KRPQ 104.9 FM Rohnert Park, CA

Station Bio KRPQ image

KRPQ became Rohnert Park’s first radio station when broadcasts began on February 28, 1986. 36 year old Pennsylvania native Ron Castro was living the dream of many a disc jockey: he’d managed to get a license to start his own radio station. The “DJ becomes owner” angle generated plenty of media attention; an August 1986 column by Bill Mann in the Oakland Tribune for example.

It had been a seven-year process after the Federal Communications Commission opened up a new FM channel in Rohnert Park. Castro, working at KSAN, K-101 and KYUU while commuting from Petaluma, ended up with three partners known as Sunrise Broadcasting. Lynn Hendel, Steve Watts, and Dr. Anetha Baxter had all been original applicants for the license as well.

“Q-105” launched as a Contemporary Country-formatted station. Castro handled the morning show and served as general manager and program director. 

Mixing in some programming delivered by satellite, KRPQ stuck to the Contemporary Country path into the 1990s. The spring 1992 Santa Rosa Arbitron ratings showed the station trailing rocker KXFX and Adult Contemporary powerhouse KZST among Sonoma County stations, but posting a healthy 7.6 share of the 12+ audience.

Castro would go on to become an investor in a number of other stations through Sunrise Broadcasting. In 1994, Sunrise sold KRPQ to Results Radio of Sonoma, a limited partnership of which Castro was managing general partner. Castro and Results Radio co-founder Jack Fritz would go on to buy a number of Northern California stations in markets such as Redding, Chico, and Yuba City/Marysville.

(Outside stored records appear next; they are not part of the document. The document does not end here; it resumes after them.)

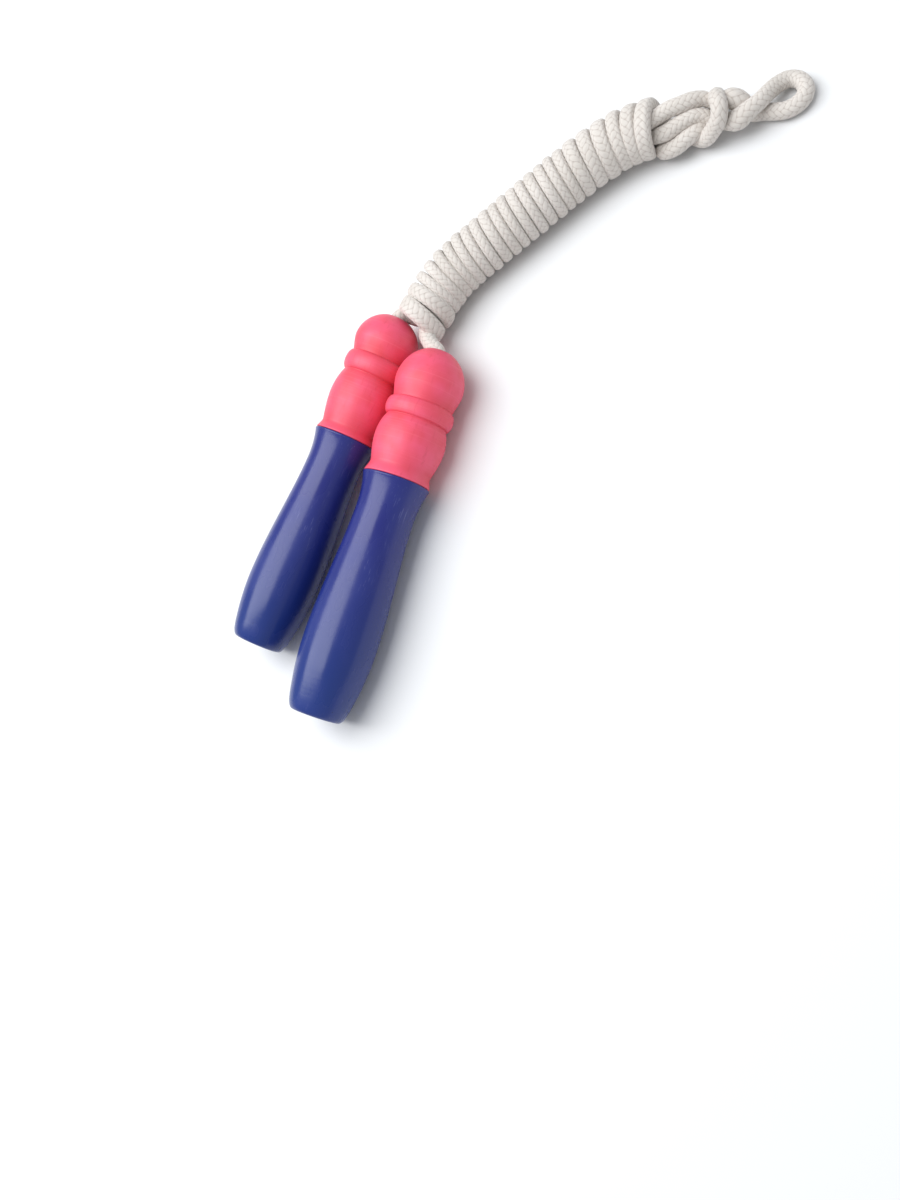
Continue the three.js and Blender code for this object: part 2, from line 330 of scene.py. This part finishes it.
def head_outline(handle):
    """Ball, bead between two grooves, bulb, neck and flange, then the hollow spigot and the bore."""
    g = handle["girth"]
    ball, bead, bulb, flange = (handle[k] for k in ("ball", "bead", "bulb", "flange"))
    top = ball * 0.65
    mouth = math.acos(MOUTH_RADIUS / (BALL_RADIUS * g))
    bulb_start = ball + bead
    bulb_top = bulb_start + bulb * 0.44
    neck = bulb_start + bulb
    end = head_length(handle)
    return np.vstack([
        [(BORE_RADIUS, MOUTH_DEPTH)],
        arc((0, top), (BALL_RADIUS * g, top), -mouth, 0, 40),
        bezier((BALL_RADIUS * g, top), (0.0126 * g, ball * 0.79), (0.0114 * g, ball * 0.91),
               (GROOVE_RADIUS * g, ball)),
        arc((GROOVE_RADIUS * g, ball + bead / 2), (BEAD_HEIGHT * g, bead / 2), -math.pi / 2, math.pi / 2),
        bezier((GROOVE_RADIUS * g, bulb_start), (0.0123 * g, bulb_start + bulb * 0.11),
               (BULB_RADIUS * g, bulb_start + bulb * 0.27), (BULB_RADIUS * g, bulb_top)),
        bezier((BULB_RADIUS * g, bulb_top), (BULB_RADIUS * g, bulb_top + bulb * 0.22),
               (0.0119 * g, neck - bulb * 0.12), (NECK_RADIUS * g, neck)),
        bezier((NECK_RADIUS * g, neck), (NECK_RADIUS * g, neck + flange * 0.3),
               (0.0120 * g, neck + flange * 0.6), (FLANGE_RADIUS * g, end - 0.0004)),
        arc((FLANGE_RADIUS * g - 0.0004, end - 0.0004), (0.0004, 0.0004), 0, math.pi / 2, 6),
        [(SPIGOT_RADIUS, end), (SPIGOT_RADIUS, end + SPIGOT_LENGTH),
         (CHAMBER_RADIUS, end + SPIGOT_LENGTH), (CHAMBER_RADIUS, BORE_LENGTH),
         (BORE_RADIUS, BORE_LENGTH), (BORE_RADIUS, MOUTH_DEPTH)],
    ])


def grip_outline(handle):
    """A rim against the flange, a slim waist, a full belly and a flat end, with the spigot's socket."""
    g = handle["girth"]
    start = head_length(handle) + GAP / 3
    end = head_length(handle) + handle["grip"]
    socket_end = head_length(handle) + SPIGOT_LENGTH + GAP
    socket = SPIGOT_RADIUS + GAP

    def at(share):
        return start + (end - start) * share

    return np.vstack([
        [(0, socket_end), (socket, socket_end), (socket, start)],
        arc((RIM_RADIUS * g - 0.0005, start + 0.0005), (0.0005, 0.0005), -math.pi / 2, 0, 6),
        bezier((RIM_RADIUS * g, start + 0.0005), (0.0119 * g, at(0.025)),
               (WAIST_RADIUS * g, at(0.08)), (WAIST_RADIUS * g, at(0.136))),
        bezier((WAIST_RADIUS * g, at(0.136)), (WAIST_RADIUS * g, at(0.31)),
               (GRIP_RADIUS * g, at(0.49)), (GRIP_RADIUS * g, at(0.7)), 40),
        bezier((GRIP_RADIUS * g, at(0.7)), (GRIP_RADIUS * g, at(0.805)),
               (0.0121 * g, at(0.893)), (0.0114 * g, at(0.938))),
        bezier((0.0114 * g, at(0.938)), (0.0107 * g, at(0.977)), (0.0099 * g, end),
               (END_RADIUS * g, end)),
        [(0, end)],
    ])


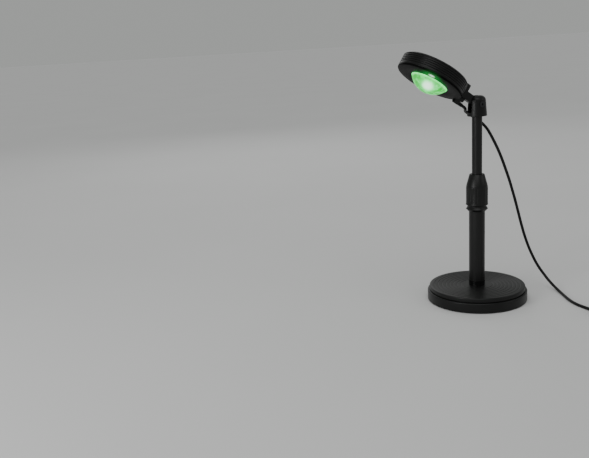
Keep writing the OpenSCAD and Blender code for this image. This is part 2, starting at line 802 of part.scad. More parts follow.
module back_screws() {
    color(steel) at_head() around(3, cover_screw_reach, cover_screw_turn) difference() {
        union() {
            disc(1.9, head_t - 0.85, head_t - 0.15);
            disc(0.95, head_t - 3.2, head_t - 0.5);
        }
        for (a = [0, 90]) rotate([0, 0, a]) translate([-1.1, -0.2, head_t - 0.5]) cube([2.2, 0.4, 1]);
    }
}

module front_bezel() {
    color(metal_black) at_head() difference() {
        union() {
            rotate_extrude() polygon([[lens_r, 0], [head_r - front_chamfer, 0],
                [head_r, front_chamfer], [head_r, bezel_t - seat_gap],
                [lens_r, bezel_t - seat_gap]]);
            ring(cavity_r - seat_gap, cavity_r - 1.5, bezel_t - 0.5, bezel_t + bezel_skirt_h);
        }
        disc(lens_r + 0.25, -1, bezel_t + 1);
    }
}

module lens() {
    color(glass) at_head() rotate_extrude() {
        intersection() {
            translate([0, lens_ball_r - lens_rise]) circle(r = lens_ball_r);
            translate([0, -lens_rise - 1]) square([lens_r, lens_rise + 1]);
        }
        translate([0, -eps]) square([lens_r, bezel_t + 2 * eps]);
        translate([0, bezel_t]) square([lens_r + lens_flange, lens_flange_t]);
    }
}

module lens_gasket() {
    color(rubber_black) at_head()
        ring(lens_r + lens_flange, lens_r - 1.5, lens_seat, lens_seat + gasket_t);
}

module lens_tube() {
    mouth_r = lens_r - 2;
    color(plastic_black) at_head() rotate_extrude() polygon([
        [mouth_r, tube_z], [lens_r + lens_flange + 1, tube_z],
        [lens_r + lens_flange + 1, tube_z + 1], [mouth_r + 1, tube_z + 1],
        [hub_r, ledge_z - 1.8], [hub_r, board_z], [ledge_r, board_z], [ledge_r, ledge_z],
        [filter_r + seat_gap, ledge_z], [filter_r + seat_gap, ledge_z - 1.8]]);
}

module colour_filter() {
    color(lamp_green) at_head() disc(filter_r, ledge_z - filter_t, ledge_z);
}

module filter_ring() {
    color(plastic_black) at_head() ring(filter_r, filter_r - 1.2,
        ledge_z - filter_t - filter_ring_t, ledge_z - filter_t);
}

module led_board() {
    color("white") at_head() difference() {
        disc(board_r, board_z, cavity_top);
        around(2, board_screw_reach, 90) disc(1.1, board_z - 1, cavity_top + 1);
    }
}

module led_chip() {
    color("#e8d35a") at_head() {
        disc(led_r, board_z - led_t, board_z - led_t / 2);
        translate([-led_r - 0.5, -led_r - 0.5, board_z - led_t / 2])
            cube([led_d + 1, led_d + 1, led_t / 2]);
    }
}

module board_screws() {
    color(steel) at_head() around(2, board_screw_reach, 90) {
        disc(1.7, board_z - 1.1, board_z);
        disc(0.95, board_z - 0.5, cavity_top + 2);
    }
}

module driver_board() {
    color(board_green) at_head() translate([driver_x, 0, cavity_top]) {
        translate([-3.5, -driver_w / 2, -driver_t]) cube([7, driver_w, driver_t]);
        translate([-2.2, 2, -2 * driver_t]) cube([4, 5, driver_t + eps]);
        translate([-2, -6, -driver_t - 1.8]) cube([3, 3, 1.8 + eps]);
    }
}

module inner_wires() {
    wire_end_x = head_reach + driver_x - 1.5;
    color(rubber_black) at_arm() {
        translate([wire_start_x, 0, cable_exit_z]) rotate([0, 90, 0])
            cylinder(r = wire_r, h = channel_turn_x - wire_start_x);
        for (z = [cable_exit_z, wire_in_z]) translate([channel_turn_x, 0, z]) sphere(r = wire_r);
        translate([channel_turn_x, 0, cable_exit_z]) cylinder(r = wire_r, h = wire_in_z - cable_exit_z);
        translate([channel_turn_x, 0, wire_in_z]) rotate([0, 90, 0])
            cylinder(r = wire_r, h = wire_end_x - channel_turn_x);
        translate([wire_end_x, 0, wire_in_z]) sphere(r = wire_r);
        translate([wire_end_x, 0, wire_in_z])
            cylinder(r = wire_r, h = face_z + cavity_top - driver_t - wire_in_z);
    }
}

// ---- cable ----

module cable_run(a, b) {
    color(rubber_black) swept_tube(slice(route, a, b), slice(tangents(route), a, b),
        cable_r, tube_sides);
}

module cable_at_head() {
    cable_run(0, head_end);
}

module cable_at_mast() {
    cable_run(head_end, mast_end);
}

module cable_drop() {
    cable_run(mast_end, drop_end);
}

module cable_coil() {
    color(rubber_black) swept_tube(coil_path, tangents(coil_path), cable_r, coil_sides);
}

module coil_tie() {
    inner_w = coil_pitch * layer_turns + cable_d + 1.6;
    inner_h = coil_pitch * (coil_layers - 1) + cable_d + 0.4;
    mid_r = coil_r - coil_pitch * layer_turns / 2;
    color("#2b2d2b") translate([coil_centre[0], coil_centre[1], 0]) rotate([0, 0, tie_angle])
        translate([mid_r, 0, coil_z - cable_r + inner_h / 2 - 0.1]) rotate([90, 0, 0])
            linear_extrude(height = tie_w, center = true) difference() {
                round_rect(inner_w + 2 * tie_t, inner_h + 2 * tie_t, 1.5);
                round_rect(inner_w, inner_h, 1);
            }
}

module plug_grip() {
    color(plastic_black) at_plug() difference() {
        union() {
            rotate([0, 90, 0]) cylinder(r1 = cable_r + 0.4, r2 = grip_t / 2 - 0.9, h = plug_neck_len + eps);
            translate([plug_neck_len, 0, 0]) rotate([90, 0, 90])
                linear_extrude(height = grip_len) round_rect(grip_w, grip_t, 2.2);
        }
        translate([plug_x0 - shell_hidden, 0, 0]) rotate([90, 0, 90])
            linear_extrude(height = shell_hidden + 1)
                square([shell_w + 2 * seat_gap, shell_h + 2 * seat_gap], center = true);
        for (x = [1.8, 3.6, 5.4]) translate([x, 0, 0]) rotate([0, 90, 0])
            ring(grip_t, cable_r + 0.2, 0, 0.6);
    }
}

module plug_shell() {
    color(steel) at_plug() translate([plug_x0 - shell_hidden, 0, 0]) difference() {
        rotate([90, 0, 90]) linear_extrude(height = shell_len) difference() {
            round_rect(shell_w, shell_h, 0.6);
            square([shell_w - 2 * shell_wall, shell_h - 2 * shell_wall], center = true);
        }
        for (y = [-3, 3]) translate([shell_len - 6.5, y - 1.1, -shell_h]) cube([2.2, 2.2, 2 * shell_h]);
    }
}

module plug_tongue() {
    color("#101110") at_plug()
        translate([plug_x0 - shell_hidden, -shell_w / 2 + shell_wall + seat_gap,
            shell_h / 2 - shell_wall - seat_gap - tongue_t])
            cube([shell_len - 0.6, shell_w - 2 * (shell_wall + seat_gap), tongue_t]);
}

module plug_contacts() {
    color(brass) at_plug() for (i = [-1.5 : 1 : 1.5])
        translate([plug_x0 + 0.5, i * 2.3 - 0.6, shell_h / 2 - shell_wall - seat_gap - tongue_t - 0.2])
            cube([shell_len - shell_hidden - 2, 1.2, 0.2]);
}

base_shell();
base_weight();
base_plate();
base_pad();
base_screws();
stem_screw();
stem_washer();
foot_socket();
lower_tube();
collar_body();
lock_nut();
guide_bush();
bush_retainer();
bush_clip();
upper_tube();
clevis_cap();
hinge_bolt();
hinge_nut();
hinge_washers();
head_bracket();
bracket_screws();
head_housing();
back_cover();
back_screws();
front_bezel();
lens();
lens_gasket();
lens_tube();
colour_filter();
filter_ring();
led_board();
led_chip();
board_screws();
driver_board();
inner_wires();
cable_grommet();
cable_at_head();
cable_at_mast();
cable_drop();
cable_coil();
coil_tie();
plug_grip();
plug_shell();
plug_tongue();
plug_contacts();
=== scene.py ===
# %% [markdown]
# # A sunset projection lamp
# The lamp is a black disc with a domed lens, held by a tilt hinge on a telescopic stand. The
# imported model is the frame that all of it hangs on: its nodes keep their places and sizes, and
# this script gives them their looks. What is soft or shows its edges is modelled again here.
# The frame is loaded before anything else.

# %% Load the frame
import json
import math

import bpy
from mathutils import Matrix, Vector


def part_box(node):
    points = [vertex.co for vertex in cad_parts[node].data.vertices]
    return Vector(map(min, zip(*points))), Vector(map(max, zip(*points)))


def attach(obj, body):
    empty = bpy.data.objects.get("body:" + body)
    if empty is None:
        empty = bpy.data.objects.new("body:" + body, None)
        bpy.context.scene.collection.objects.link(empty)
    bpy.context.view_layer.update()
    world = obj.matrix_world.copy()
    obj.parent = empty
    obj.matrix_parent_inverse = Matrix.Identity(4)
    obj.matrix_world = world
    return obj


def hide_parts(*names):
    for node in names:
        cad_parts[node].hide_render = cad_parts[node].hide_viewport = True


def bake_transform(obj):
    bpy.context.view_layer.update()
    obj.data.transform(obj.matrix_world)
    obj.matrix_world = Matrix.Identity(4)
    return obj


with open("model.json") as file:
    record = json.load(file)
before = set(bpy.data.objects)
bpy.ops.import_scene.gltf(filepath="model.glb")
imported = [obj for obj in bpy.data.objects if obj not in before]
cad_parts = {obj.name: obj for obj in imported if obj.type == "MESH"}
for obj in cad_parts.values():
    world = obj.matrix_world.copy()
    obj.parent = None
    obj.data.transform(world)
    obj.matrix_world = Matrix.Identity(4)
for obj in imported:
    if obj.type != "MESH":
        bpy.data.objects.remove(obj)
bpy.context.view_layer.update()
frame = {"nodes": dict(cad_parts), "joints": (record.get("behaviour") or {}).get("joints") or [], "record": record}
nodes = frame["nodes"]
MM = 0.001


def millimetres(*numbers):
    return Vector(numbers) * MM


print("nodes in the frame:", len(nodes))

# %% [markdown]
# ## The camera
# The photograph was taken from a little above the lamp's base, looking slightly down. A camera
# is a place, a direction and a focal length. The direction is given as three turns: round the
# vertical, down from the horizon, and a small roll. Blender's camera looks along its own -Z, so
# a level camera is one that has been turned up by 90 degrees.

# %% Camera
IMAGE_WIDTH_PX = 589
FOCAL_LENGTH_PX = 774.1
SENSOR_MM = 36
camera_place = millimetres(-561.3, -753.0, 320.9)
camera_heading = math.radians(-23.053)
camera_pitch = math.radians(-13.562)
camera_roll = math.radians(-3.211)

camera_data = bpy.data.cameras.new("photo_camera")
camera_data.sensor_width = SENSOR_MM
camera_data.lens = SENSOR_MM * FOCAL_LENGTH_PX / IMAGE_WIDTH_PX
camera_data.clip_start = 0.01
camera = bpy.data.objects.new("photo_camera", camera_data)
bpy.context.scene.collection.objects.link(camera)
turn = (
    Matrix.Rotation(camera_heading, 4, "Z")
    @ Matrix.Rotation(math.radians(90) + camera_pitch, 4, "X")
    @ Matrix.Rotation(camera_roll, 4, "Z")
)
camera.matrix_world = Matrix.Translation(camera_place) @ turn
bpy.context.scene.camera = camera
print("lens in mm:", round(camera_data.lens, 2))

# %% [markdown]
# ## Shader maths as Python
# A material is a tree of nodes. Written out node by node, a simple sum takes a page. A small
# class that wraps one socket and understands + - * and ** turns the same tree into a line
# that reads as what it means: `0.5 + 0.1 * grain`.

# %% A socket that can be added and multiplied


class Value:
    """One output of a node. An operator on it adds the Math node that works it out."""

    def __init__(self, finish, socket):
        self.finish = finish
        self.socket = socket

    def math(self, operation, *others):
        inputs = {i: value for i, value in enumerate((self, *others))}
        return self.finish.node("ShaderNodeMath", {"operation": operation}, inputs)

    def __add__(self, other):
        return self.math("ADD", other)

    __radd__ = __add__

    def __mul__(self, other):
        return self.math("MULTIPLY", other)

    __rmul__ = __mul__

    def __sub__(self, other):
        return self.math("SUBTRACT", other)

    def __rsub__(self, other):
        return (self * -1) + other

    def __pow__(self, other):
        return self.math("POWER", other)

    def ramp(self, low, high):
        """Goes smoothly from 0 at low to 1 at high."""
        return self.finish.node(
            "ShaderNodeMapRange",
            {"interpolation_type": "SMOOTHSTEP"},
            {"Value": self, "From Min": low, "From Max": high},
        )


# %% [markdown]
# ## One finish is one material
# A finish starts from the Principled shader. Numbers that are the same all over go straight on
# the shader's sockets. What changes over the surface comes from patterns of the Object
# coordinates, which are metres here: a noise with a scale of 1000 has spots of about 1 mm.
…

Broadcast Engineering magazine ad 2000
Broadcast Engineering magazine 2000

Castro’s long push to get a radio station on the air turned into a big payday in 2006 when Results Radio sold KRPQ to Maverick Media for $7.7 million.  The deal included another Results Radio station, Windsor’s KMHX, which had gone on the air in 1997.  Castro had served as general manager of both KRPQ and KMHX.

Maverick Media immediately moved the KMHX call letters and Hot Adult Contemporary format to KRPQ’s 104.9 FM frequency, spelling the end of the KRPQ call letters. The new station would bill itself as “The New Mix 104.9”.

As the advertisement at left indicates, Castro, Fritz and Results Radio had leveraged modern studio and voice-tracking technology to run smaller-market radio stations at a profit.

As for the 104.9 frequency in Rohnert Park, it would change hands a couple more times. In 2013, Maverick Media sold its Sonoma County cluster of stations for $4.5 million to Lawrence Amaturo, a Sonoma County car dealer whose father Joseph had previously been in radio ownership.

Lawrence Amaturo’s new company, Amaturo Sonoma Media Group, operated “Mix 104.9” until 2021. In the aftermath of the devastating 2019 Kincade Fire, public broadcaster Northern California Media found itself without a transmitter for its station KRCB.  

Northern California Media approached Amaturo Sonoma Media Group about the station, by then known as K-Hits 104.9 KDHT.  While the station was not officially on the market, a deal was done for $1.5 million–including FCC approval for changing the license’s status from commercial to non-commercial.

Northern California Media gained a more powerful signal than it had before, moving the KRCB call letters from their previous home at 91.1 FM.